I know, I know, they say that exercise is the cure for everything from the common cold to overcoming cancer, but science has proven that exercise definitely does help those who suffer from depression. To understand why, we first must have a basic understanding of the causes of depression.
One thing that all doctors agree on is that there are a number of different causes of depression. Depression can be caused by medication, hormonal issues, neurological issues, and genetic issues. Yes, you might be able to blame your depression on your ancestors. Although there are a number of different things that can cause depression, doctors have found that exercise actually helps to release something called neurotrophic proteins. These proteins are necessary for the brain's nerve cells to make new connections. Research shows the hippocampus in the brain of a person suffering from depression is often smaller than it is in someone who doesn't have depression. The theory is that exercise will help the nerve cells to grow, which will then improve the connections with the hippocampus which, in turn, helps relieve depression.

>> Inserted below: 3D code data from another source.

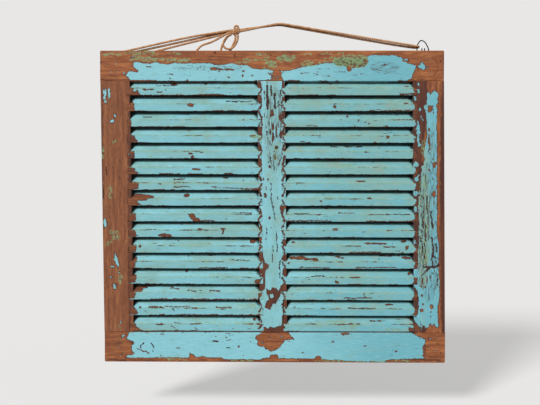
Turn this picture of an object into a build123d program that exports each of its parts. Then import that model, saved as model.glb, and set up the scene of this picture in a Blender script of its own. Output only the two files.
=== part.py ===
from build123d import *
from math import atan2, cos, pi, radians, sin, tan
import os

# An old louvred shutter panel: a jointed frame with two bays of fixed slats, hung by twine from two wire loops.
# X runs to the right, Y to the back and Z up. The origin is the middle of the bottom edge, at mid thickness.

# Frame
WIDTH = 768.0
HEIGHT = 700.0
THICKNESS = 35.0
TOP_RAIL = 68.0
BOTTOM_RAIL = 67.0
LEFT_STILE = 66.0
CENTRE_STILE = 61.0
RIGHT_STILE = 69.0
RACK = 8.0  # how far the top of the old frame has leaned to the left
CORNER_WEAR = 3.0  # rounding of the frame's four outer corners
EDGE_WEAR = 1.2  # rounding of the frame's long edges

# Tenons on the stiles, and the nails through them
OUTER_TENON_WIDTH = 40.0
CENTRE_TENON_WIDTH = 36.0
TENON_THICKNESS = 12.0
TENON_LENGTH = 56.0
TENON_FIT = 0.2
TENON_END_GAP = 2.0
NAIL_SHANK = 2.2
NAIL_LENGTH = 25.0
NAIL_HEAD = 3.4
NAIL_HEAD_THICKNESS = 1.0
NAIL_FIT = 0.1

# Slats
SLAT_COUNT = 16
SLAT_THICKNESS = 12.0
SLAT_ANGLE = 45.0  # the slats rise towards the back
SLAT_REAR_SETBACK = 3.0
SLAT_WEAR = 0.8
SILL_GAP = 2.5  # under the nose of the lowest slat
HEAD_GAP = 15.5  # over the nose of the top slat
HEAD_FIT = 0.3  # the top slat's back edge is cut to pass under the rail
HOUSING_DEPTH = 8.0
HOUSING_FIT = 0.2

# Wire hangers on the back, each held by a screw and a washer
WIRE = 2.4
WIRE_FIT = 0.05
HANGER_FROM_END = 41.0  # the right hanger, from the top rail's end
HANGER_DROP = 12.0
LEFT_HANGER_FROM_END = 20.0
LEFT_HANGER_DROP = 38.0
LOOP_STAND_OFF = 5.6  # the loop stands this far behind the back face, at the middle of its wire
SCREW_SHANK = 3.5
SCREW_LENGTH = 14.0
SCREW_HEAD = 8.0
SCREW_HEAD_HEIGHT = 2.6
SCREW_SLOT = 1.2
SCREW_SLOT_DEPTH = 1.1
SCREW_FIT = 0.1
WASHER = 13.0
WASHER_THICKNESS = 1.2

# Twine
TWINE = 4.0
TWINE_FIT = 0.3  # between the twine and the wire that it goes round
TWINE_SPACING = 4.8  # between the two layers of twine, front to back
APEX_X = 10.8  # where the twine hangs on its support
APEX_HEIGHT = 66.4  # over the top of the frame
APEX_ARC = 8.0  # radius of the twine's bend over its support
KNOT_X = -90.0
KNOT_HEIGHT = 48.5  # over the top of the frame
KNOT_LENGTH = 20.0
KNOT_DEPTH = 12.0
KNOT_THICKNESS = 14.0
KNOT_SLOPE = 11.0
KNOT_EDGE = 1.0
KNOT_PITCH = 4.4  # between the strands that leave the knot's left end
LEAD = 8.0  # a strand leaves the knot straight for this far
ARC_SHARE = 0.45  # of the shorter run beside a bend, taken by the bend's arc

# Derived sizes
FRONT = -THICKNESS / 2
BACK = THICKNESS / 2
OPENING_TOP = HEIGHT - TOP_RAIL
BAY = (WIDTH - LEFT_STILE - CENTRE_STILE - RIGHT_STILE) / 2
LEFT_FACE = -WIDTH / 2 + LEFT_STILE
CENTRE_LEFT_FACE = LEFT_FACE + BAY
CENTRE_RIGHT_FACE = CENTRE_LEFT_FACE + CENTRE_STILE
RIGHT_FACE = CENTRE_RIGHT_FACE + BAY
LEFT_CENTRE = -WIDTH / 2 + LEFT_STILE / 2
CENTRE_CENTRE = CENTRE_LEFT_FACE + CENTRE_STILE / 2
RIGHT_CENTRE = WIDTH / 2 - RIGHT_STILE / 2
SLOPE = tan(radians(SLAT_ANGLE))
NOSE = SLAT_THICKNESS / cos(radians(SLAT_ANGLE))
FIRST_NOSE = BOTTOM_RAIL + SILL_GAP
SLAT_PITCH = (OPENING_TOP - HEAD_GAP - NOSE - FIRST_NOSE) / (SLAT_COUNT - 1)

os.makedirs("parts", exist_ok=True)


def lean(z):
    """How far the racked frame has moved sideways at height z."""
    return -RACK * z / HEIGHT


def save(part, name):
    """Labels a finished piece and writes its file."""
    part.label = name
    export_step(part, f"parts/{name}.step")


# Slats and their housings

def nose_bottom(row):
    """Height of the lower edge of a slat's nose. Row 0 is the lowest."""
    return FIRST_NOSE + row * SLAT_PITCH


def slat_rear(row):
    """How far back a slat reaches: the top one is cut short to pass under the rail."""
    under_rail = FRONT + (OPENING_TOP - HEAD_FIT - nose_bottom(row) - NOSE) / SLOPE
    return min(BACK - SLAT_REAR_SETBACK, under_rail)


def slat_outline(row, grow):
    """A slat's section in Y and Z, made larger all round by grow."""
    low = nose_bottom(row) - grow / cos(radians(SLAT_ANGLE))
    high = nose_bottom(row) + NOSE + grow / cos(radians(SLAT_ANGLE))
    ends = [(y, SLOPE * (y - FRONT)) for y in (FRONT - grow, slat_rear(row) + grow)]
    (front, front_rise), (rear, rear_rise) = ends
    return [
        (front, low + front_rise),
        (rear, low + rear_rise),
        (rear, high + rear_rise),
        (front, high + front_rise),
    ]


def housing_end(face, side, row):
    """X of the bottom of a housing cut into a stile's face. side is 1 where the bay is to the right."""
    return face + lean(nose_bottom(row) + NOSE / 2) - side * HOUSING_DEPTH


def make_slat(bay, left_face, right_face, row):
    start = housing_end(left_face, 1, row) + HOUSING_FIT
    end = housing_end(right_face, -1, row) - HOUSING_FIT
    with BuildPart() as slat:
        with BuildSketch(Plane.YZ.offset(start)):
            with BuildLine():
                Polyline(*slat_outline(row, 0), close=True)
            make_face()
        extrude(amount=end - start)
        long_edges = slat.edges().filter_by(Axis.X).group_by(Axis.Y)
        fillet(long_edges[0] + long_edges[-1], radius=SLAT_WEAR)
    save(slat.part, f"slat_{bay}_{SLAT_COUNT - row:02d}")


# Stiles, housed for the slats and tenoned into the rails

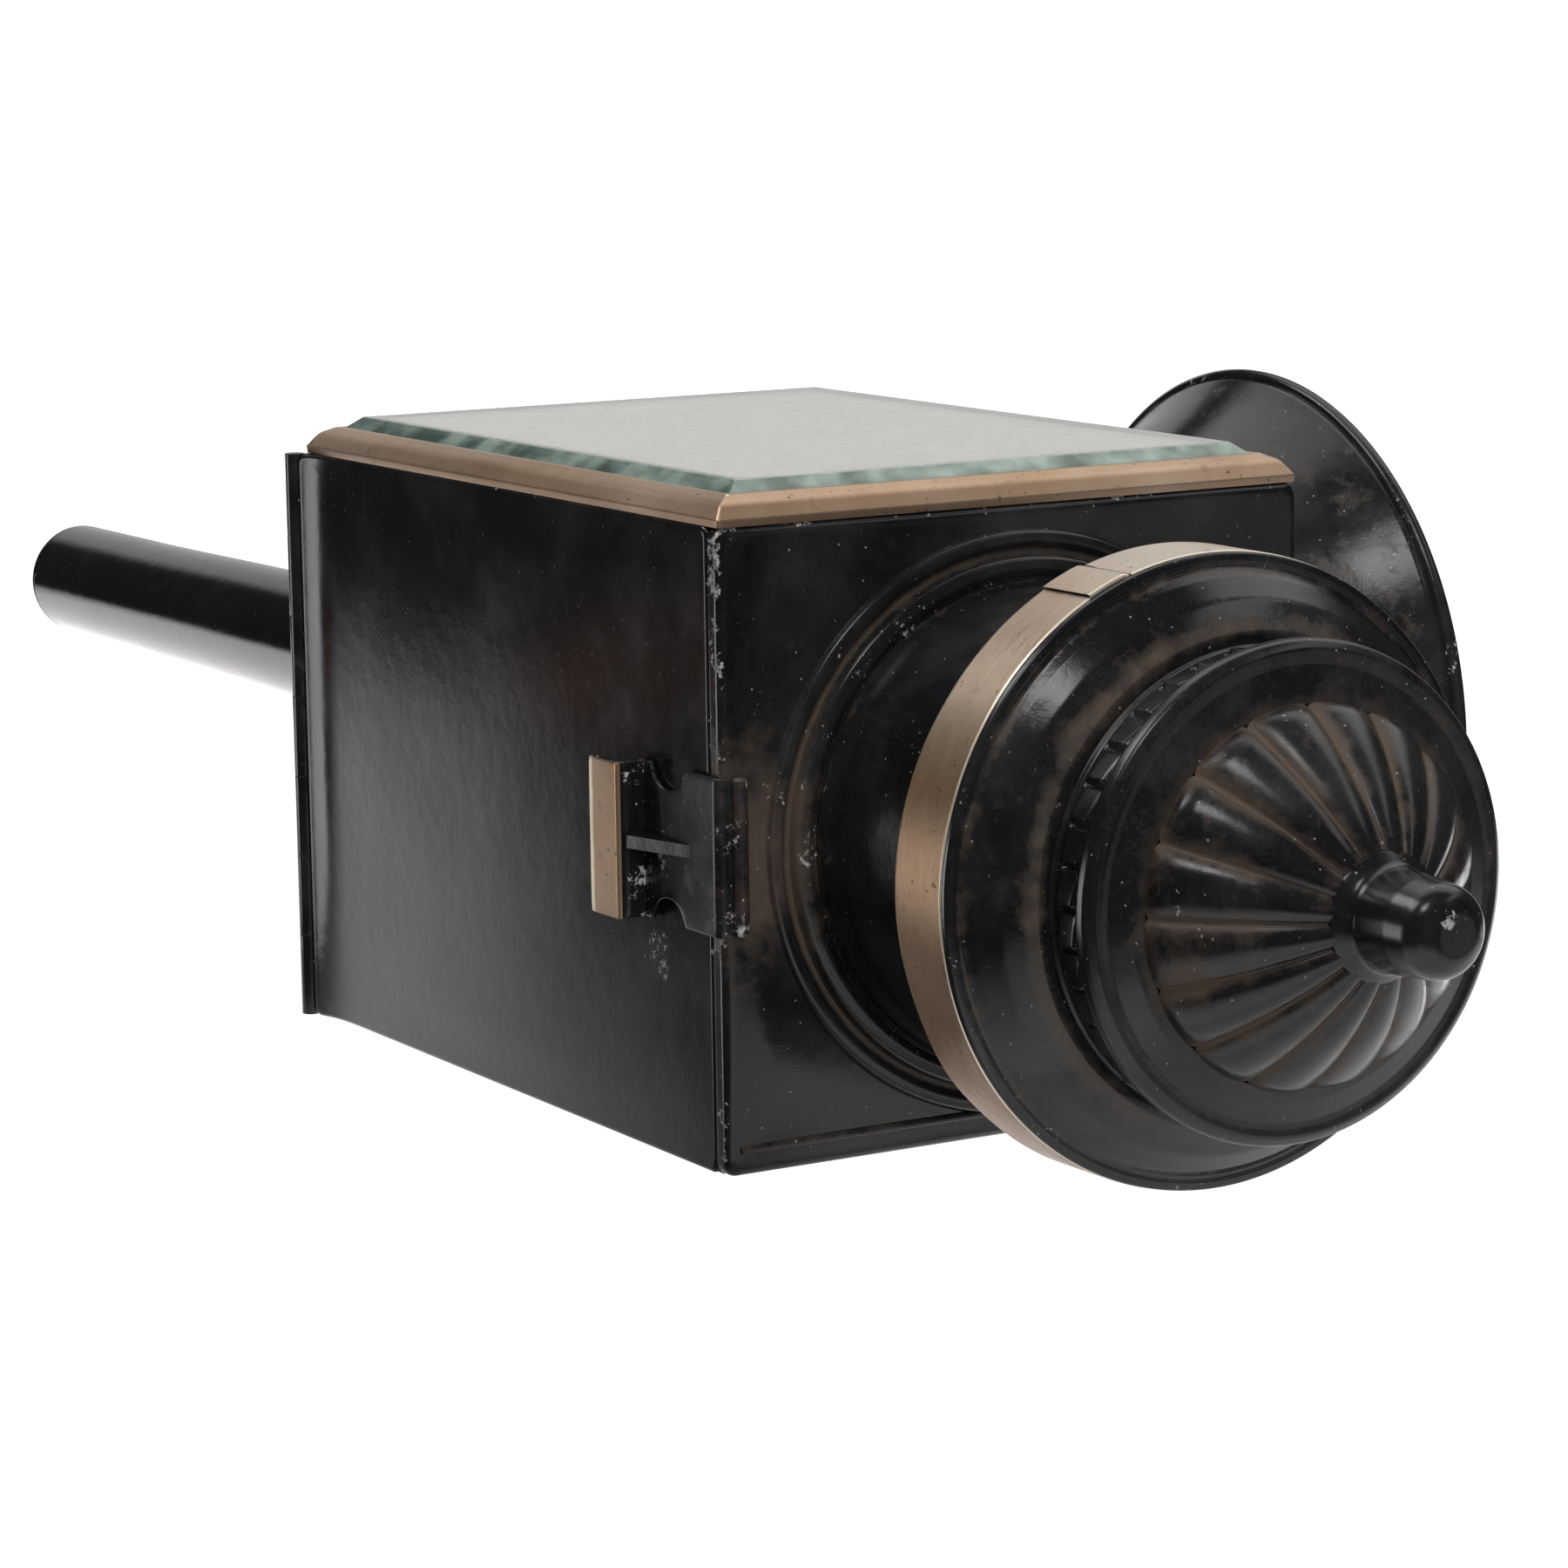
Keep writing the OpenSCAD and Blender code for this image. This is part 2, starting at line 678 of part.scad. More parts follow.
module catch_rib() {
    y0 = catch_y + catch_t;
    color(black) raised() translate([1.1, 0, 0]) rotate([0, -90, 0]) linear_extrude(height = 2.2)
        polygon([[catch_foot + 4.6, y0], [catch_foot + 4.6, y0 + lip_out - 2], [catch_foot + 20, y0]]);
}

module catch_bracket() {
    ear = 2.4;
    ear_x = catch_w / 4 + 0.3;
    color(black) raised() difference() {
        for (s = [0, 1])
            mirror([s, 0, 0]) translate([ear_x, half_d, catch_foot - 1.4]) cube([ear, pin_y - half_d + 1.5, 4.2]);
        translate([-catch_w, pin_y, pin_z]) rotate([0, 90, 0]) cylinder(r = pin_r, h = 2 * catch_w, $fn = 48);
    }
}

// Leaf that presses the catch home
module catch_spring() {
    color(tin) raised() translate([-4, half_d, catch_foot + 5]) cube([8, 0.4, 13]);
}

module catch_pin() {
    half = catch_w / 4 + 0.3 + 2.4;
    color(brass) raised() translate([-half, pin_y, pin_z]) rotate([0, 90, 0]) cylinder(r = pin_r, h = 2 * half, $fn = 48);
}

base_plate();
plain_side_panel();
light_side_panel();
front_panel();
roof_plate();
chimney_collar();
roof_rivets();
side_light_frame();
side_glass();
glass_packing();
glass_clips();
bell_mouth();
mouth_rim_wire();
front_glass_ring();
front_glass();
chimney_neck();
canopy();
canopy_band();
vent_gallery();
gallery_moulding();
fluted_dome();
finial();
flue_baffle();
finial_nut();
candle_tube();
tube_flange();
cap_lugs();
bottom_cap();
nozzle_pins();
nozzle_cap();
candle();
wick();
candle_follower();
candle_spring();
back_door();
door_knuckles();
base_knuckles();
hinge_wire();
door_reflector();
side_reflector();
catch_plate();
catch_lip();
catch_facing();
catch_rib();
catch_bracket();
catch_pin();
catch_spring();
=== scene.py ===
import json

import bmesh
import bpy
import numpy as np
from mathutils import Matrix, Vector


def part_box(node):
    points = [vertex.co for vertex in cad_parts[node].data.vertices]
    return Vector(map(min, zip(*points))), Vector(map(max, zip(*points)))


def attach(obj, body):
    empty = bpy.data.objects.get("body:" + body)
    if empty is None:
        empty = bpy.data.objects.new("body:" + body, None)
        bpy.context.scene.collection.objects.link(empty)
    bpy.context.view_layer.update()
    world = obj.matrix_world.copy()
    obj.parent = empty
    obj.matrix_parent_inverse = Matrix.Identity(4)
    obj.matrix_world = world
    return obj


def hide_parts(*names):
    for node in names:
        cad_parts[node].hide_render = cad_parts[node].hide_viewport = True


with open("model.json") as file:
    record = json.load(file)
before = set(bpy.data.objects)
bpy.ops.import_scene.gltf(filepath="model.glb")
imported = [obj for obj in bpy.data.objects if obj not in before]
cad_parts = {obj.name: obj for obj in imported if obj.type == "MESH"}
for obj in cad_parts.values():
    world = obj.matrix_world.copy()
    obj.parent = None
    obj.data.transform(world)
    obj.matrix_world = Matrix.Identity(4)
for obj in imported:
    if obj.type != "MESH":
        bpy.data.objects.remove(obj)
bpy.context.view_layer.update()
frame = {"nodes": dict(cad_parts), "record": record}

MM = 0.001
nodes = frame["nodes"]

# ---------------------------------------------------------------------------
# Camera
# It looks down past the roof at the door corner, with the side light at the
# top of the picture, as the lamp lies when it rests on its plain side.
# ---------------------------------------------------------------------------
EYE = Vector((0.14815, 0.45664, 1.11697))
AHEAD = Vector((-0.16657, -0.49860, -0.85068)).normalized()
PICTURE_UP = Vector((0.98592, -0.09683, -0.13630))

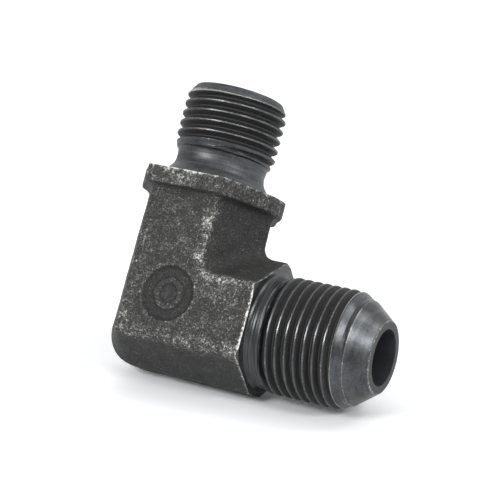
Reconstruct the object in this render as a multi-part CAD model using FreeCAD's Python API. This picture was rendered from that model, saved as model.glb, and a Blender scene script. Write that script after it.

How Much Exercise Do You Need?
So how much exercise do you need in order to help combat against depression? Scientists don't have an exact number. One thing they do agree on is that in order to achieve the maximum benefit of exercising when it comes to depression, you need to exercise on a regular basis and not just one or two times. This means that you should select some sort of exercise that you enjoy enough that you can sustain over a period of time. One great option that may help with this challenge is to create a small area in your home that acts as a home gym. A treadmill, some weights, or a resistance band is all you need to start your own small, at-home gym.